THE INPUT
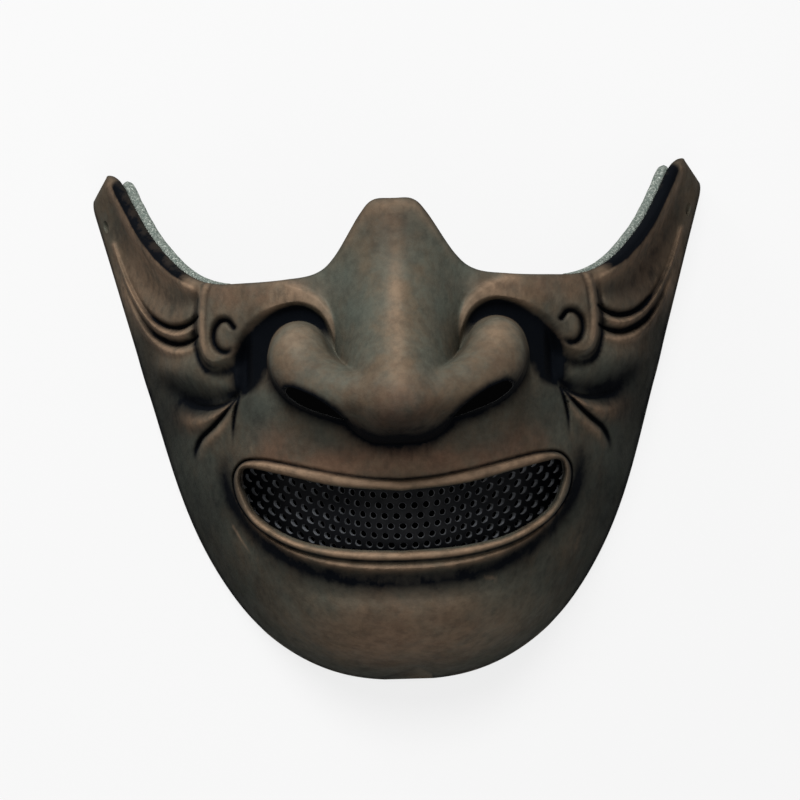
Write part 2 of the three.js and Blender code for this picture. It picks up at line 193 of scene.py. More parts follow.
nose = {
    # up, half breadth, height over the face, and how squarely it rises
    "stations": [
        (70, 21, 11, 1.5), (52, 21, 13, 1.5), (40, 20.5, 17, 1.4), (30, 18.5, 22.5, 1), (22, 17.5, 28, 0.75),
        (15, 17.3, 32.8, 0.6), (11, 17, 34.4, 0.56), (8, 16.8, 34.4, 0.54), (5.5, 16.4, 33.4, 0.52),
        (3.2, 15.4, 31.4, 0.5), (1.2, 14, 28.2, 0.48), (-0.4, 12.4, 24, 0.46), (-1.7, 10.6, 18.4, 0.44),
        (-2.7, 8.8, 12, 0.42), (-3.8, 6, 0, 0.42)],
    "squareness": 2.3,
    # the middle line of a wing of the nose and its nostril rim: side, up, radius and front
    "wing": [
        (28, 23.6, 8.1, 12.5), (27.3, 20, 9.1, 16), (24.8, 16.4, 8.8, 19.5), (19.5, 13, 7.8, 24),
        (12.5, 10.8, 6.8, 28.6), (5, 9.8, 6.4, 31.4)],
    "wingRound": 10.0,
    "wingEdge": 0.94,  # share of the radius where the cap ends and the wall starts
    "wingWall": 12.0,  # how steeply the wall falls to the cheek
    "wingBlend": 0.8,
    "wingSink": 1.8,  # takes back what the overlapping caps add up to
    "wingLimit": 60.0,
    "wingSeam": 2.2,  # how softly the wings run into the nose
    "cheekSeam": (0.9, 2.6, 24, 10),  # and the nose into the cheeks: least, added above, from, over
    "cheekFrom": (42, 3),  # past this side there is cheek alone
}


def noseFront(side, up):
    stations = smoothCurve(nose["stations"][::-1])
    breadth, height, square = [np.interp(up, stations[:, 0], stations[:, k]) for k in (1, 2, 3)]
    away = np.clip(side / breadth, 0, 1) ** nose["squareness"]
    rise = height * (1 - away) ** square
    below = up < nose["stations"][-1][0]
    return np.where(below, 0, rise) + faceFront(side, up)


# A row of overlapping round caps, melted together.
def wingFront(side, up):
    total = np.zeros(side.shape)
    for atSide, atUp, radius, front in smoothCurve(nose["wing"], 5):
        away = np.hypot(side - atSide, up - atUp)
        share = np.clip(away / radius, 0, nose["wingEdge"])
        cap = front - nose["wingRound"] * (1 - np.sqrt(1 - share ** 2))
        cap -= nose["wingWall"] * np.maximum(0, away - nose["wingEdge"] * radius)
        total += np.exp(np.clip(cap, -nose["wingLimit"], nose["wingLimit"]) / nose["wingBlend"])
    return nose["wingBlend"] * (np.log(total) - nose["wingSink"])


cheeks = {
    "scrollHeight": 2.6,
    "scrollEdge": [
        (16.2, 20), (16.1, 25), (17.2, 32), (20.3, 37.4), (24.8, 40.8), (31, 43.4), (42, 47), (54, 48),
        (57.6, 43), (58.9, 37), (59.3, 31), (58.9, 26), (57.4, 22.4), (54.8, 20.6)],
    "scrollFoot": [
        (54.8, 20.6), (50.8, 20.8), (46.8, 22.6), (42.8, 27.2), (40, 31), (36.6, 33.9), (32.5, 36.1),
        (28.6, 36.8), (24.6, 35.9), (21.5, 33.4), (19.3, 28.8), (17.9, 24.4), (17.2, 20)],
    # middle of the hollow: side, up, half width, depth and the breadth of its sloping walls
    "hollow": [
        (18.4, 23, 1, 1.2, 1), (20, 28, 1.7, 4, 1.2), (22.8, 32, 2.5, 7, 1.4), (27.5, 34, 3.5, 9, 1.9),
        (32.5, 32.6, 4.9, 10, 3.2), (36.8, 29.2, 7.2, 10.5, 6.6), (40.2, 24.2, 8.6, 10, 8.4),
        (42, 18.8, 7.8, 7.5, 7.8), (44, 14.8, 5.2, 4.5, 5), (46.2, 12.2, 2.6, 2.4, 2.6),
        (48.6, 11, 1.4, 1, 1.4)],
    "swirlCentre": (50.6, 28.9),
    "swirlRadii": (4.0, 4.7),
    "swirlTurns": (150, -135),
    "swirlInward": 0.16,
    "swirlWidth": 1.1,
    "swirlDepth": 2.2,
    "swirlPoints": 8,
}
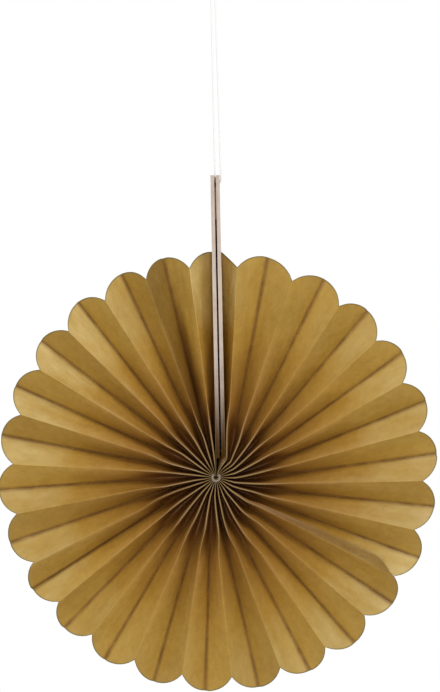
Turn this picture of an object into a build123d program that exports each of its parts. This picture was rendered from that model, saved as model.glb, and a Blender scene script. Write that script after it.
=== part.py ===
"""Paper fan rosette, hung from a loop of thread.

A long accordion of kraft sheets, glued end to end, is opened to a full circle. Its two end panels are
glued to the outer faces of two greyboard cards that stand side by side above the centre, held together
by a strip of double-sided foam. A thread binds the inner ends of the pleats, and a second thread,
tied into a loop, passes through the right-hand card and hangs the fan from a hook.

Millimetres. X to the right, Y to the back, Z up; the face looks along -Y. The origin is the inside
top of the hanging loop. A clock angle is measured from straight up, clockwise as the face is seen.
"""
from build123d import *
from math import asin, ceil, cos, floor, pi, sin, sqrt, tan
import os

# The fan
lobes = 26                  # scallops round the rim, each two panels wide
tip_radius = 125.5          # middle of the rim circle to a lobe's tip
lobe_depth = 8.6            # tip to notch
rim_slope = 30.0            # degrees that a panel leans out of the face at the tips
paper_thickness = 0.12
hub_radius = 2.9            # inner ends of the pleats, from the binding's middle
rim_right, rim_up = 0.9, 3.2  # the rim circle's middle, from the binding's middle
end_panel_share = 0.65      # the first open panel beside a card, against the others
hub_block = 0.3             # half width kept clear between the first and last folds at the hub
glue_film = 0.04            # between an end panel and its card
lap, lap_step = 5.0, 1.5    # glued overlap of two sheets, and the step beside it
edge_facets = 4             # straight cuts that make up the scalloped edge of one panel
seams = 17, 35              # glued joints of the sheets, in panels clockwise from the cards

# The cards
card_thickness = 2.1
card_slit = 1.0             # gap between the cards
card_foot = 11.0            # lower end, above the binding's middle
card_top = 171.6            # upper end, above the binding's middle
card_offset = 2.87          # the pair's middle line passes this far right of the binding's middle
card_lean = 1.157           # degrees, top to the left
thread_hole_radius = 1.4
thread_hole_depth = 4.0     # hole below the card's upper end
foam_length, foam_width = 18.0, 12.0
foam_below_top = 7.0

# The binding thread: a horseshoe round the hub, open towards the cards
binding_thread_radius = 0.7
binding_clearance = 0.15    # between the thread and the pleats' inner ends
binding_gap = 70.0          # degrees left open at the top
binding_front = 5.5         # in front of the fan's middle plane

# The hanging thread
thread_diameter = 0.9
hook_drop = 111.4           # inside top of the loop to the cards' upper ends
hub_right = 1.85            # the binding's middle hangs this far right of the hook
knot_radius, knot_length, knot_drop = 1.1, 2.4, 6.0
knot_clearance = 0.03
thread_route = [
    (3.0, 0, -115.4), (4.7, 0, -115.4), (1.1, 0, 0.45),
    (-1.1, 0, 0.45), (1.35, 0, -115.4), (2.8, 0, -115.4),
]
hook_arc = 1.0              # the loop's bend round the hook, on the thread's middle line
hole_arcs = 0.76, 0.64      # its bends into the hole, outside and in the slit

panels = 2 * lobes
pleat_width = 2 * pi * tip_radius / panels / cos(rim_slope * pi / 180)  # one panel, fold to fold
binding_ring_radius = hub_radius - binding_clearance - binding_thread_radius
half_paper = paper_thickness / 2
half_block = card_slit / 2 + card_thickness + glue_film + half_paper
hub = Vector(hub_right, 0, -hook_drop - card_top)
lean_slope = tan(card_lean * pi / 180)
stations = [hub_radius, 6.0, card_foot, 20.0, 38.0, 70.0]  # sections across the folds, inside the edge


def card_line(radius):
    """The cards' middle line, right of the hub, fading to nothing at the hub."""
    shift = card_offset - lean_slope * radius
    return shift * min(1, (radius - hub_radius) / (card_foot - hub_radius))


def block_width(radius):
    """Half the width that the cards take between the first and the last fold."""
    share = min(1, (radius - hub_radius) / (card_foot - hub_radius))
    return hub_block + (half_block - hub_block) * share


def fold_angle(place, radius):
    """Clock angle in radians of a place along the band, in panels from the first open one; the open
    panels share what the cards leave of the circle."""
    first = asin((card_line(radius) + block_width(radius)) / radius)
    last = 2 * pi - asin((block_width(radius) - card_line(radius)) / radius)
    share = (last - first) / (panels - 2 + 2 * end_panel_share)
    if place <= 0:
        return first
    if place >= panels:
        return last
    return first + share * (place - 1 + end_panel_share)


def fold_point(fold, radius):
    """A point on a fold: even folds lie at the back, odd folds are the ridges in front."""
    angle = fold_angle(fold, radius)
    spacing = 2 * pi * radius / panels
    height = sqrt(max(pleat_width ** 2 - spacing ** 2, 0)) / 2
    if fold <= 0 or fold >= panels:
        height = pleat_width / 2
    side = 1 if fold % 2 == 0 else -1
    return hub + Vector(radius * sin(angle), side * height, radius * cos(angle))


def panel_frame(fold, radius):
    """The two fold points of the panel after a fold, and the panel's normal, towards the back."""
    start, end = fold_point(fold, radius), fold_point(fold + 1, radius)
    if fold < 0:
        return start, end, Vector(-1, 0, 0)
    if fold >= panels:
        return start, end, Vector(1, 0, 0)
    angle = (fold_angle(fold, radius) + fold_angle(fold + 1, radius)) / 2
    normal = (end - start).cross(Vector(sin(angle), 0, cos(angle))).normalized()
    return start, end, normal if normal.Y > 0 else -normal


def flat_node(place, radius, layer):
    """Section of flat paper inside a panel: a point on each side. Layer 1 is glued behind layer 0."""
    fold = floor(place)
    start, end, normal = panel_frame(fold, radius)
    middle = start + (end - start) * (place - fold) + normal * (layer * paper_thickness)
    return [middle - normal * half_paper], [middle + normal * half_paper]


def fold_node(fold, radius):
    """Section of a fold: two points outside, squared off, and one inside, where the faces meet."""
    _, here, normal_before = panel_frame(fold - 1, radius)
    _, _, normal_after = panel_frame(fold, radius)
    to_back = Vector(0, 1 if fold % 2 == 0 else -1, 0)
    half_cosine = max(sqrt(max(1 + normal_before.dot(normal_after), 0) / 2), 1e-3)
    angle = fold_angle(fold, radius)
    across = Vector(cos(angle), 0, -sin(angle))
    land = half_paper * sqrt((1 - half_cosine) / (1 + half_cosine))
    outside = [here + to_back * half_paper - across * land, here + to_back * half_paper + across * land]
    inside = [here - to_back * min(half_paper / half_cosine, pleat_width / 3)]
    return (inside, outside) if to_back.Y > 0 else (outside, inside)


def edge_distance(place):
    """The scalloped edge, from the hub: a circular arc over two panels, notch to notch, whose middle
    line is a circle round the rim's own middle."""
    from_tip = abs((place + 1) % 2 - 1) * pleat_width
    arc = (pleat_width ** 2 + lobe_depth ** 2) / (2 * lobe_depth)
    circle = tip_radius - arc + sqrt(arc ** 2 - from_tip ** 2)
    angle = fold_angle(place, tip_radius)
    along = rim_right * sin(angle) + rim_up * cos(angle)
    across = rim_right * cos(angle) - rim_up * sin(angle)
    return along + sqrt(circle ** 2 - across ** 2)


def sheet_places(first_panel, last_panel):
    """Where a sheet's section is cut across, in panels, each with its layer. A sheet that starts at
    a glued lap starts behind the one before it and steps forward past the lap."""
    half_lap = lap / 2 / pleat_width
    lap_shares = (0.5 - half_lap, 0.5, 0.5 + half_lap)
    start, end = -1, panels + 1
    places, closing = [(start, 0)], [(end, 0)]
    if first_panel > 0:
        start = first_panel + lap_shares[-1] + lap_step / pleat_width
        places = [(first_panel + share, 1) for share in lap_shares] + [(start, 0)]
    if last_panel < panels:
        end = last_panel + lap_shares[0]
        closing = [(last_panel + share, 0) for share in lap_shares]
    facets = range(floor(start * edge_facets) + 1, ceil(end * edge_facets))
    return places + [(facet / edge_facets, 0) for facet in facets] + closing


def sheet_section(places, distance):
    """The nodes of a sheet's section; distance gives the radius at each place."""
    nodes = []
    for place, layer in places:
        radius = distance(place)
        if place == floor(place) and 0 <= place <= panels:
            nodes.append(fold_node(int(place), radius))
        else:
            nodes.append(flat_node(min(place, panels + 0.999), radius, layer))
    return nodes


def triangles(*corners):
    """Flat faces that fill a three- or four-cornered patch."""
    fans = [(corners[0], corners[i], corners[i + 1]) for i in range(1, len(corners) - 1)]
    return [Face(Wire.make_polygon(fan, close=True)) for fan in fans]


def end_cap(nodes):
    """Faces across a section, over each fold and from node to node."""
    faces = []
    for front, back in nodes:
        if len(front) + len(back) == 3:
            faces += triangles(*front, *reversed(back))
    for (front, back), (next_front, next_back) in zip(nodes, nodes[1:]):
        faces += triangles(front[-1], next_front[0], next_back[0], back[-1])
    return faces


def pleated_sheet(first_panel, last_panel):
    """One sheet as flat facets between its sections, from the hub to the scalloped edge."""
    places = sheet_places(first_panel, last_panel)
    sections = [sheet_section(places, lambda place: radius) for radius in stations]
    sections.append(sheet_section(places, edge_distance))
    fronts = [[point for front, _ in nodes for point in front] for nodes in sections]
    backs = [[point for _, back in nodes for point in back] for nodes in sections]
    faces = end_cap(sections[0]) + end_cap(sections[-1])
    for chains in (fronts, backs):
        for inner, outer in zip(chains, chains[1:]):
            for i in range(len(inner) - 1):
                faces += triangles(inner[i], inner[i + 1], outer[i + 1], outer[i])
    for i in (0, -1):
        for j in range(len(sections) - 1):
            faces += triangles(fronts[j][i], fronts[j + 1][i], backs[j + 1][i], backs[j][i])
    return Solid(Shell(faces))


def on_cards(x, z):
    """A place on the leaning cards: x from the pair's middle line, z up from the hub."""
    return Pos(*hub) * Pos(card_offset, 0, 0) * Rot(0, -card_lean, 0) * Pos(x, 0, z)


def card(side, holed):
    """One greyboard strip, side -1 left and 1 right."""
    x = side * (card_slit + card_thickness) / 2
    length = card_top - card_foot
    strip = on_cards(x, card_foot + length / 2) * Box(card_thickness, pleat_width, length)
    if holed:
        hole = Rot(0, 90, 0) * Cylinder(thread_hole_radius, 2 * card_thickness)
        strip -= on_cards(x, card_top - thread_hole_depth) * hole
    return strip


def foam_strip():
    """The double-sided foam between the cards, below the thread."""
    z = card_top - foam_below_top - foam_length / 2
    return on_cards(0, z) * Box(card_slit, foam_width, foam_length)


def binding():
    """The binding thread, with rounded ends."""
    place = Pos(*hub) * Pos(0, -binding_front, 0) * Rot(90, 0, 0)
    sweep_angle = 360 - binding_gap
    start = 90 + binding_gap / 2
    ring = Rot(0, 0, start) * Torus(binding_ring_radius, binding_thread_radius, major_angle=sweep_angle)
    for end in (start, start + sweep_angle):
        ring += Rot(0, 0, end) * Pos(binding_ring_radius, 0, 0) * Sphere(binding_thread_radius)
    return place * ring


def hanging_thread():
    """One loop of thread: out of the hole, over the hook and down through the slit."""
    radii = [hole_arcs[0], hook_arc, hook_arc, hole_arcs[1]]
    path = FilletPolyline(*thread_route, radius=radii)
    print("thread radii", radii, "length", round(path.length, 1))
    start = Plane(origin=path @ 0, z_dir=path % 0)
    return sweep(start * Circle(thread_diameter / 2), path=path)


def loop_knot():
    """The overhand knot that closes the loop, a short barrel round its right-hand strand."""
    lower, upper = Vector(thread_route[1]), Vector(thread_route[2])
    strand = (upper - lower).normalized()
    middle = upper - strand * (knot_drop + upper.Z)
    barrel = Cylinder(knot_radius, knot_length)
    barrel = fillet(barrel.edges().filter_by(GeomType.CIRCLE), radius=knot_radius / 2)
    barrel -= Cylinder(thread_diameter / 2 + knot_clearance, 2 * knot_length)
    return Plane(origin=middle, z_dir=strand).location * barrel


def build():
    """All the pieces by name."""
    return {
        "fan_sheet_right": pleated_sheet(0, seams[0]),
        "fan_sheet_lower": pleated_sheet(seams[0], seams[1]),
        "fan_sheet_left": pleated_sheet(seams[1], panels),
        "card_left": card(-1, holed=False),
        "card_right": card(1, holed=True),
        "foam_strip": foam_strip(),
        "centre_binding": binding(),
        "hanging_thread": hanging_thread(),
        "loop_knot": loop_knot(),
    }


os.makedirs("parts", exist_ok=True)
for name, piece in build().items():
    export_step(piece, f"parts/{name}.step")
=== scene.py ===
"""Paper fan rosette: an accordion of golden kraft paper opened to a full circle between two
greyboard cards, bound by a thread at its hub and hung from a loop of white thread.

Every shape is a surface of two parameters, worked out as whole arrays. Lengths are in metres, in
the frame of the CAD model: X to the right, Y to the back, Z up, the face towards -Y. A clock
angle is measured from straight up, clockwise as the face is seen. A place along the band is
counted in panels, so whole numbers are folds: even ones lie at the back, odd ones in front.
"""
import math

import bmesh
import bpy
import numpy as np
from bpy.props import FloatProperty, FloatVectorProperty, IntProperty, PointerProperty
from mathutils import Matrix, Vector


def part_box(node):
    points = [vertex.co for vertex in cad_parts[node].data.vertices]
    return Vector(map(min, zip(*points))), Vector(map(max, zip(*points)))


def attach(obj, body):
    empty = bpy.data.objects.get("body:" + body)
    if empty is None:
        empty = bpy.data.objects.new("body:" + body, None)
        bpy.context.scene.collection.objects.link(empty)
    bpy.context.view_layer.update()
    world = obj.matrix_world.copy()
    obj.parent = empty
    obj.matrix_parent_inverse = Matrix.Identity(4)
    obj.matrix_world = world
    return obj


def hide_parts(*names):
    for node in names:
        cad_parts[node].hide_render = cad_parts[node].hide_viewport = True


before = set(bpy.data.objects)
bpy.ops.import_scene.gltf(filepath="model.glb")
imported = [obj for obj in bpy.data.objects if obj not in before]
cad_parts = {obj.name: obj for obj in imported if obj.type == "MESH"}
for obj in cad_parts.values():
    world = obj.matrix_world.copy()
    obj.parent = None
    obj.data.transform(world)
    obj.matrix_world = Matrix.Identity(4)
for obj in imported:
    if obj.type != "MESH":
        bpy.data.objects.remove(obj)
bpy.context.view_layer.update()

bl_info = {
    "name": "Paper Fan Rosette",
    "version": (1, 0, 0),
    "blender": (4, 5, 0),
    "location": "View3D > Sidebar > Paper Fan",
    "description": "Pleated paper fan opened to a full circle, with its cards and threads",
    "category": "Add Mesh",
}

MM = 0.001
BODY = "root"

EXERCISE
Report all lines of the data above that include the string "picture".

OUTPUT BELOW
Write part 2 of the three.js and Blender code for this picture. It picks up at line 193 of scene.py. More parts follow.
Turn this picture of an object into a build123d program that exports each of its parts. This picture was rendered from that model, saved as model.glb, and a Blender scene script. Write that script after it.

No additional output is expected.